Panic Pedagogy and Virtual Teaching: Four Days In

Your Contractual Obligations
4 min readSep 14, 2020
Photo by Khara Woods on Unsplash

I waved and smiled at my webcam, wishing a good weekend to the 25 black boxes populating my screen. I pushed away from my cluttered, makeshift desk and sighed. My first week of virtual teaching was done.

This reflective essay is my brain’s way of trying to make some sense of what just happened and what is to come. It’s my way of trying to force a formal beginning to the school year. Since the Corona virus has swallowed up the typical back-to-school routines that function as important transitions, this essay will have to do.

The only expectation I allowed myself going into this year was that it would be hard. After ten years of working in a brick-and-mortar school, there’s no way switching to a 100% virtual ecology would be anything but a severe and humbling challenge. And indeed, this first week was brutal.

Because when it comes to virtual routines and distance learning protocols, I know almost nothing. There is no automaticity for any of the low hanging fruit I mastered years ago. Something as mindless as taking attendance or figuring out the best way to get lesson materials to a student now requires giant gobs of brain juice. As a result, everything is hard, takes four times as long to do, and comes with little to no guarantee of success. Sweet!

As a teacher, I’m used to struggling. But I’m used to struggling with the stuff that never gets easy. The lesson planning. The student relationships. The “just right” feedback. Now I’m back to re-learning the basics, like taking attendance.

In the past, if a student wasn’t in class, I would mark them “absent” and move on. Now, if a student is absent, my brain has to work its way down a convoluted decision tree filled with multiple serpentine paths. Is this student even supposed to be in this class? What if they’re on my Synergy roster but not on my Microsoft Teams roster? Which version of my roster is the right one? Does it matter if the student’s family asked for in-person, hybrid, or all virtual? Has the student been absent the entire class period or did they disappear somewhere during the middle of the virtual “lesson”? Maybe the kid has a spotty internet connection? Where else might the technological breakdowns occur? Is it one of the apps I’m using in the lesson? Maybe the kid has access to the internet but can’t log into their Google account. Or is it something on the school’s end? Are district firewalls responsible? Am I supposed to help the student troubleshoot? Am I supposed to do that now? During asynchronous time? During my planning period? What if the student and their family are not proficient with the dominant language practices? Do I call with my personal phone since I’m not actually at a school? Should I be using Google Voice to make these calls? But my district doesn’t have a subscription to Google Voice, which means I would have to use my personal cell phone. What are the ethics involved in that decision? Etc.

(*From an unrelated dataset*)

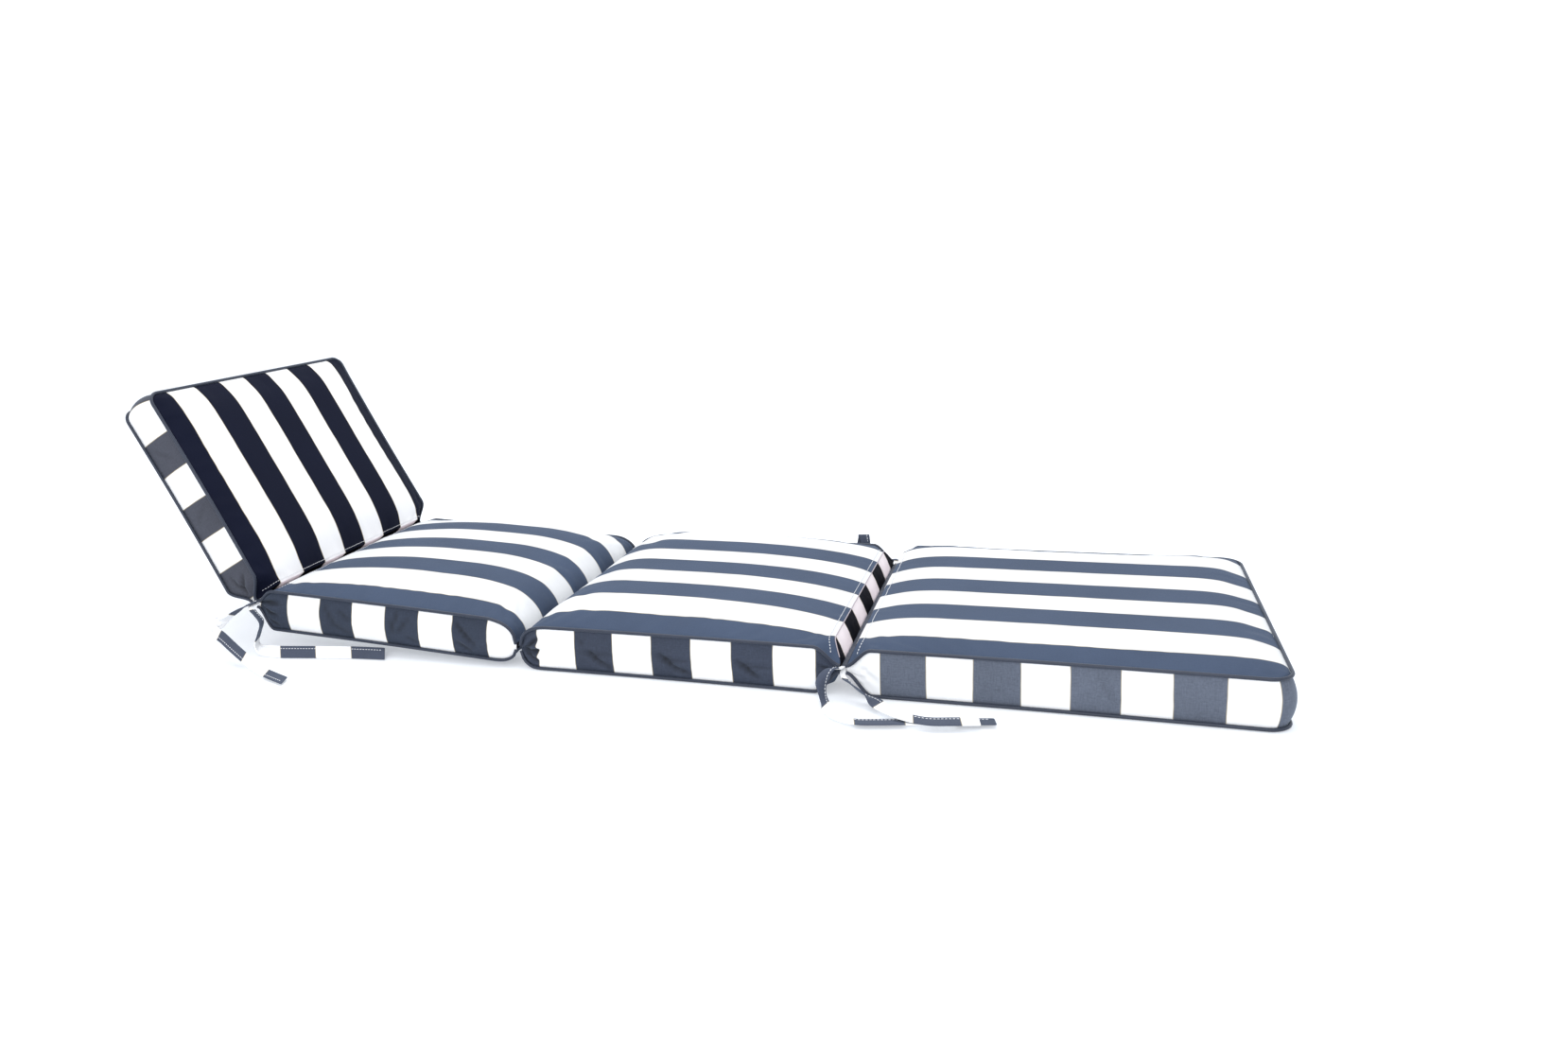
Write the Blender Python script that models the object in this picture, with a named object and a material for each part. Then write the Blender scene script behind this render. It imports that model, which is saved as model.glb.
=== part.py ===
"""Sun lounger cushion: four filled pads sewn in a row, set down with the back pad tilted up.

Metres, +Z up. The row runs along X, from the head end (-X) to the foot end (+X), and Y is across it. The
origin is the middle of the leg pad's underside, which lies flat on the ground.
"""
import math
from collections import namedtuple

import bmesh
import bpy
from mathutils import Matrix, Vector

# Driving dimensions of the cover
STRIPE = 0.062         # width of one stripe of the cloth
WIDTH = 0.5104         # across the row, from boxing to boxing
THICK = 0.070          # from the base to the upper seam
RIM = 0.0035           # height of the lower seam above the base
TAPE_HALF = 0.0045     # half the width of the strip that joins two pads
LIP_HALF = 0.0030      # half the thickness of a pad where it meets that strip
SEAM_HALF = 0.0050     # half the distance of the two seams where they meet at a corner

# How a pad's cover runs from its seams into the filling
SHOULDER = 0.075       # the crown rises over this distance from a side
BASE_SHOULDER = 0.030  # the same on a base that lies on the ground
CHANNEL_REACH = 0.048  # the seams dip to a sewn channel over this distance
CORNER_ALONG = 0.046   # the seams dip to a hinge's corner over this distance along the side
CORNER_ACROSS = 0.034  # and over this distance across the row
FREE_RADIUS = 0.028    # corner radius of a free end, seen from above
PINCH = 0.006          # how far the sides come in at a hinge
WAIST = 0.003          # how far the sides come in halfway along
BULGE = 0.0025         # how far the boxing stands out between its seams
LEVELS = 3             # bands of boxing between the two seams

PIPE_RADIUS = 0.0025
PIPE_GAP = 0.0009      # clearance between a pad's seam and its piping
PIPE_START = 0.007     # the piping stops this far from a hinge
STRIP_HALF_LENGTH = WIDTH / 2 - PINCH - 0.003   # the strips in the hinges stop short of the corners
STRIP_THICK = 0.003
TIE_THICK = 0.0020
TIE_STEPS = 18
TOUCH_GAP = 0.0003

# Where the pads meet
SEAM_LOW = (-0.2538, 0.0325)     # x and z of the sewn channel between seat and leg
SEAM_FOOT = (0.2538, 0.0380)     # x and z of the hinge between leg and foot
SEAT_TILT = math.radians(3.0)    # the seat's back end is raised a little
BACK_TILT = math.radians(61.0)   # the back pad stands up from the row

# An end of a pad: how it finishes, the height of its lip above the base, how far the upper and the lower
# seam stand back from the lip, and the distance over which the crown rises from it
End = namedtuple("End", "kind lip upper_back lower_back reach")
FREE_END = End("free", 0, 0, 0, 0.085)

# A pad: its length, both ends, its crown, how far its base sags, the first change of colour along its
# boxing and whether the boxing starts navy
Pad = namedtuple("Pad", "length head foot crown sag first_mark starts_navy")
PADS = {
    "back_pad": Pad(0.3832, FREE_END, End("gusset", 0.037, 0.009, 0.017, 0.100), 0.017, 0.006, 0.0655, False),
    "seat_pad": Pad(0.4845, End("gusset", 0.0425, 0.033, 0.022, 0.150),
                    End("channel", 0.0265, 0, 0, 0.150), 0.025, 0.008, 0.0672, True),
    "leg_pad": Pad(0.4986, End("channel", 0.0325, 0, 0, 0.130),
                   End("gusset", 0.038, 0.0125, 0.015, 0.120), 0.022, 0, 0.0313, True),
    "foot_pad": Pad(0.5556, End("gusset", 0.038, 0.0125, 0.017, 0.085), FREE_END, 0.017, 0, 0.0484, False),
}

# Distances from a side and from an end at which the cover has a row of points
SIDE_STEPS = (0.0, 0.010, 0.021)
END_STEPS = {
    "free": (0.0, 0.010, 0.021, 0.040),
    "gusset": (0.0, 0.012, 0.028, 0.052, 0.080),
    "channel": (0.0, 0.006, 0.017, 0.034, 0.058, 0.090),
}
SAME_STEP = 0.007      # a row closer than this to a change of colour is left out

COLOURS = {"navy_cloth": (0.030, 0.040, 0.075), "white_cloth": (0.82, 0.83, 0.85)}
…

As my brain tries to figure all this out, it still has to try and keep 25 blank boxes engaged in something. Those empty student boxes! Before the year started, my ego insisted that I would be able to convince students to turn on their cameras. I would be so engaging and welcoming, I reasoned, that by the end of the week I would be looking out at a wall of faces. Wrong!

I absolutely do not “blame” the kids for keeping their cameras off. I don’t blame anyone or anything. This is a shitty situation that’s unleashed rivers of hurt upon so many of us. When you add the normal developmental challenges of going through adolescence, why WOULD kids want to be on camera?

(As a side note, it turns out it’s really really hard to teach in an environment completely devoid of feedback. I can’t read body language when there are no bodies. And if I can’t read bodies then I don’t know how to modulate my tone, volume, and delivery.)

For my part, I’ve never worked so hard at being engaging. I pose and holler, contorting my face into every expression imaginable to try and hook the kids into staying with me. By the end of the second day I had kids telling me to wipe off the spit from the camera. In my mind, behind those blacked out boxes, kids are fucking around on their phones,talking to each other, playing video games, watching Netflix, etc. Not because they’re kids, but because they’re human beings. I’ve certainly looked at my phone times during my lessons. I like to think I’m slick by putting the phone somewhere my eyes would normally focus, but I mean, come on.

As a result of everything, my current teaching style is best described as panic pedagogy. I don’t know who the hell I have in front of me. Lessons are finished seconds before kids start coming into the virtual room. Apps and websites seem to crash on the regular. And my god, the links. So many links! Everything just feels disconnected and off.

Some of my discomfort comes from administrators who are trying to map brick-and-mortar schooling onto a virtual environment that resists this sort of 1-to-1 correlation. But most of it comes from being a shitty virtual teacher. I’m not insulting myself. It would be unrealistic for me to be anything but a complete novice at something I’ve neither done nor been trained to do. And I know this year will get better. I know that I’ll get better. I’m not trying to convince myself of this because I don’t need convincing. I’ve been doing this long enough to understand that teaching is a long game. It’s a life’s work. And this pandemic isn’t going anywhere, so neither is virtual teaching.